Since the list is ordered, the nodes are removed one at a time in a sequence, A binary search can be used instead.
If you don’t know what a binary search This is a simple explanation of a binary search, I first heard it in a Colombo episode and it has always stayed with me. is, let me give you an example. You have a large number of small bags of gold and a weighing machine that charges you each time you use it. Each of the bags has 10 gold coins in it of equal weight, except, one bag has 9 gold coins and a lead coin that weights slightly less than the gold ones. You want to spend as little as possible on weighing scale charges I don’t know why; you have all this gold around you. so you can’t jest weigh each bag. Instead you split them into two piles. You weight the first one and then the second pile. One of these piles will weigh less than the other{{{assuming an even number of bags. If it’s an odd number, you split them into even piles, and if they both weight the same, then the left over one is the bag you are looking for.}}} so you know that one of those bags is the one you are looking for. You split this pile into two and weight both piles, again, looking for the lighter pile. This is the process: just keep splitting in two and working on the pile that is lightest. This is obviously going to be faster than weighing each bag. And cheaper.

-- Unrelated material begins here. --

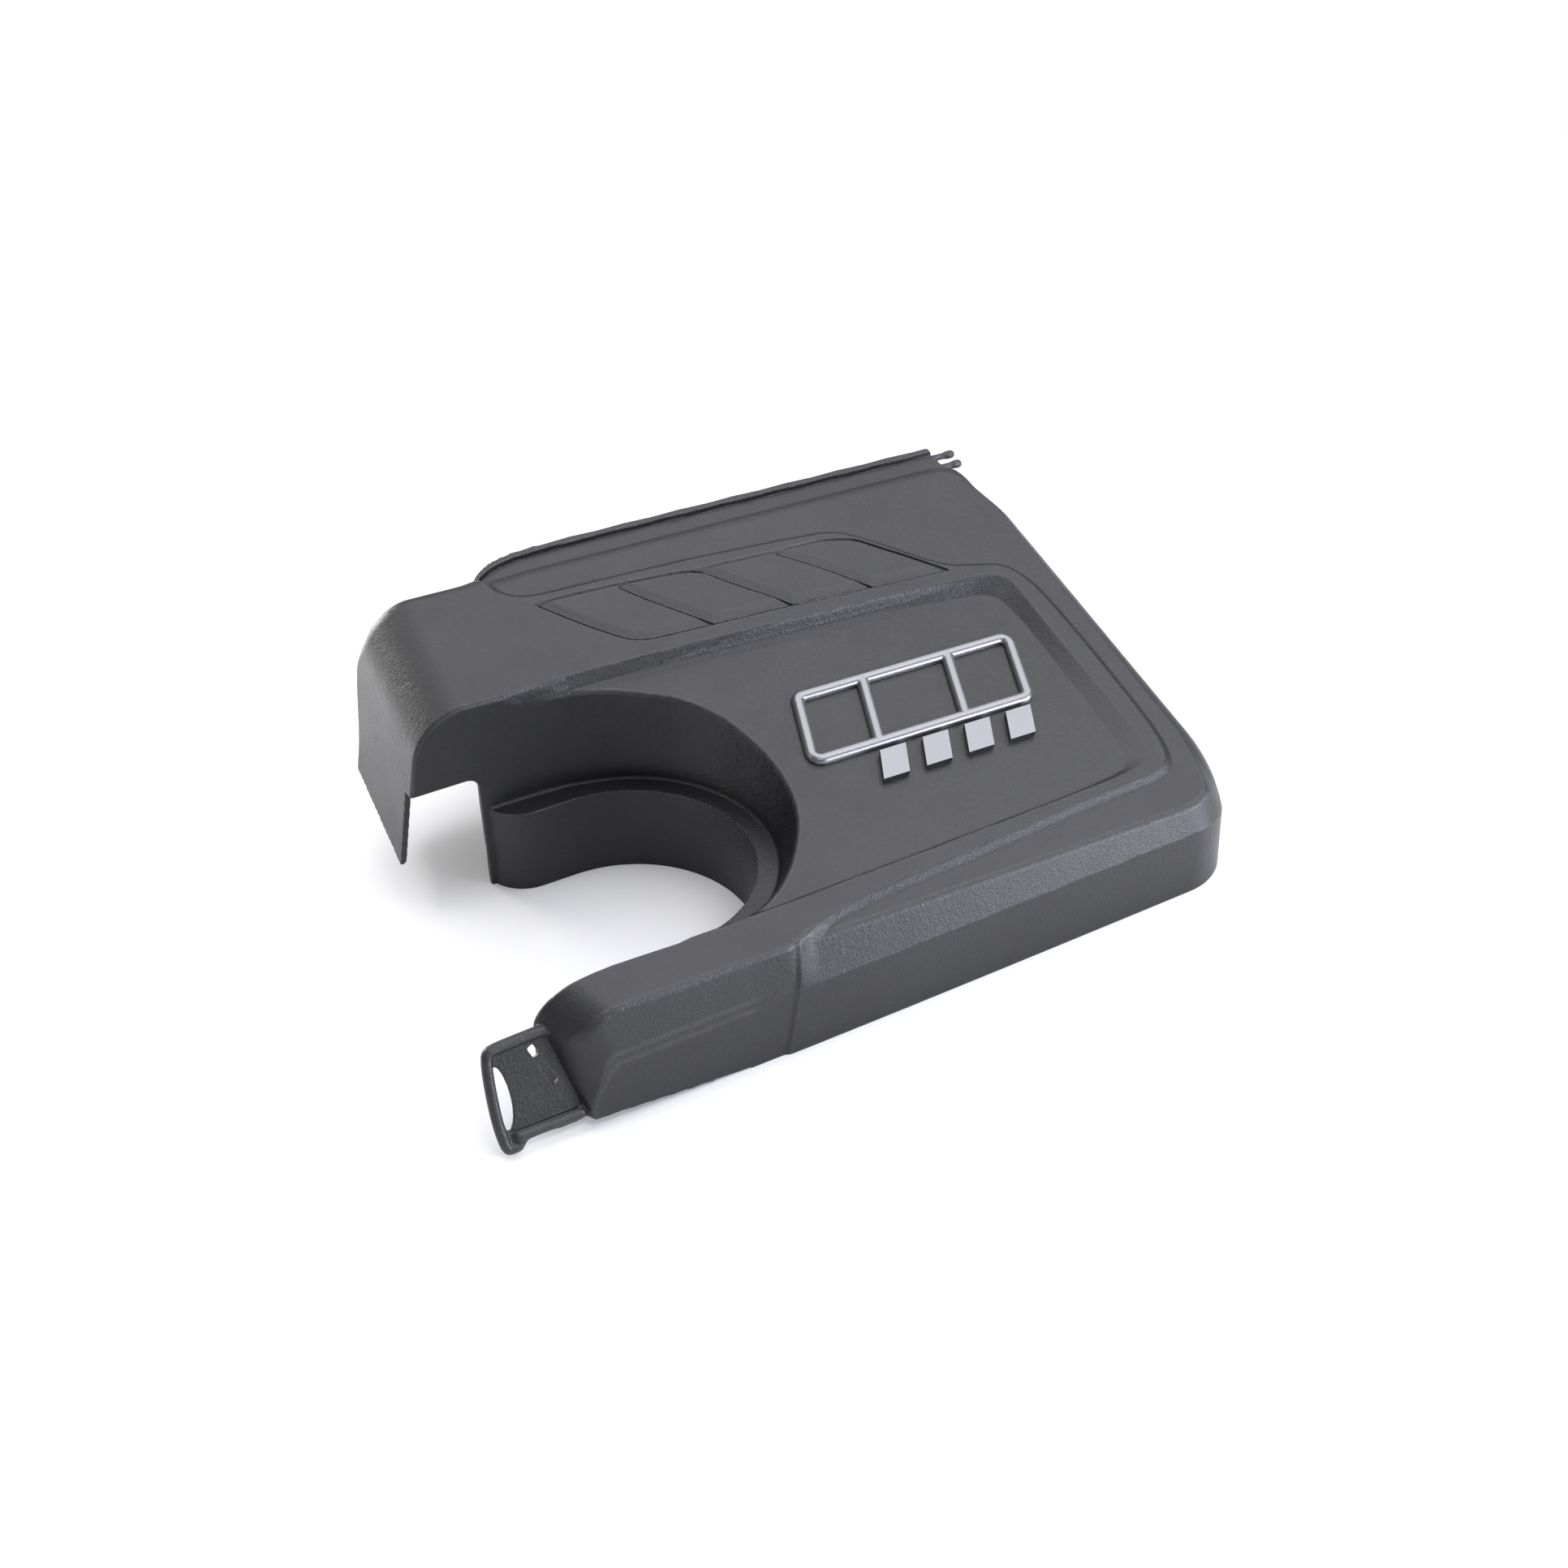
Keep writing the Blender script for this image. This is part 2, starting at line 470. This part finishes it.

The swift-algorithms package has a method on arrays called partioningIndex which takes a predicate that you provide to show whether the element belongs in the first half or the second half of each shortened list. And it returns the index of the first item where that predicate returns true.
My solution looks like this:
func binarySearch() -> String {
let index = points.partitioningIndex { point in
let graph = createGraph(width: 71, height: 71)
let start = graph.node(atGridPosition: vector_int2(0, 0))!
let end = graph.node(atGridPosition: vector_int2(70, 70))!
let searchIndex = points.firstIndex { $0 == point }!
let slice = points.prefix(through: searchIndex)
remove(points: slice, from: graph)
return graph.findPath(from: start, to: end).isEmpty
}
let point = points[index]
return "\(point.0),\(point.1)"
}
Within the predicate, I create a graph, remove all the nodes up to and including the point being examined, and see if a path can be found to the end point. This does the search for me. I use the returned index to get the value to use as the result.
This runs faster, about 13s. This is okay, but I was sure I could do better.
Part 3 Obstacle based search. #
I want to minimise the number of times I have to look for a path. And I had that moment of clarity that, as programmers, makes us feel as if we are doing what we were meant to do.
func obstacle() -> String {
let graph = createGraph(width: 71, height: 71)
let start = graph.node(atGridPosition: vector_int2(0, 0))!
let end = graph.node(atGridPosition: vector_int2(70, 70))!
remove(points: points.prefix(1024), from: graph)
var path = graph.findPath(from: start, to: end)
for point in points.dropFirst(1024) {
let node = graph.node(atGridPosition: vector_int2(Int32(point.1), Int32(point.0)))!
graph.remove([node])
guard path.contains(node) else { continue }
let newPath = graph.findPath(from: start, to: end)
if newPath.isEmpty {
return "\(point.0),\(point.1)"
} else {
path = newPath
}
}
return "Answer not found"
}
I set up the graph, start and end points as usual, and remove the first 1024 nodes from the input. I know that a path exists at this point, so I cache it in the path variable.
Now I go through the remaining points one by one, just as with the brute force search, except if the node to be removed is not one of the nodes on the shortest path, it isn’t going to change anything. So I just remove the node and check the next node to remove. If you have a path and the node being taken away is not on that path, there is no need to recalculate the path. I still remove it, because If I do have to search for another path, it’s important that it is not included.
If the node is on the path, then I remove the node and search for the path again, cacheing the result in the same variable.
I do this until I find a node to remove that is on the path, and the new recalculated path does not exist.
This runs an just over 1s. I can live with that.
General Progress. #
I’m behind in my solutions, but I’m up to date with my notes. I still have Day 16 to do and the second part of Day17. But I’ll get around to them when I can.
My notes are out of order, but I don’t think that matters and I don’t want to be held up by wanting to write them in order.
I’m a little concerned about tomorrow. Today was reasonably easy to just get an answer. There might be some terrors yet to come.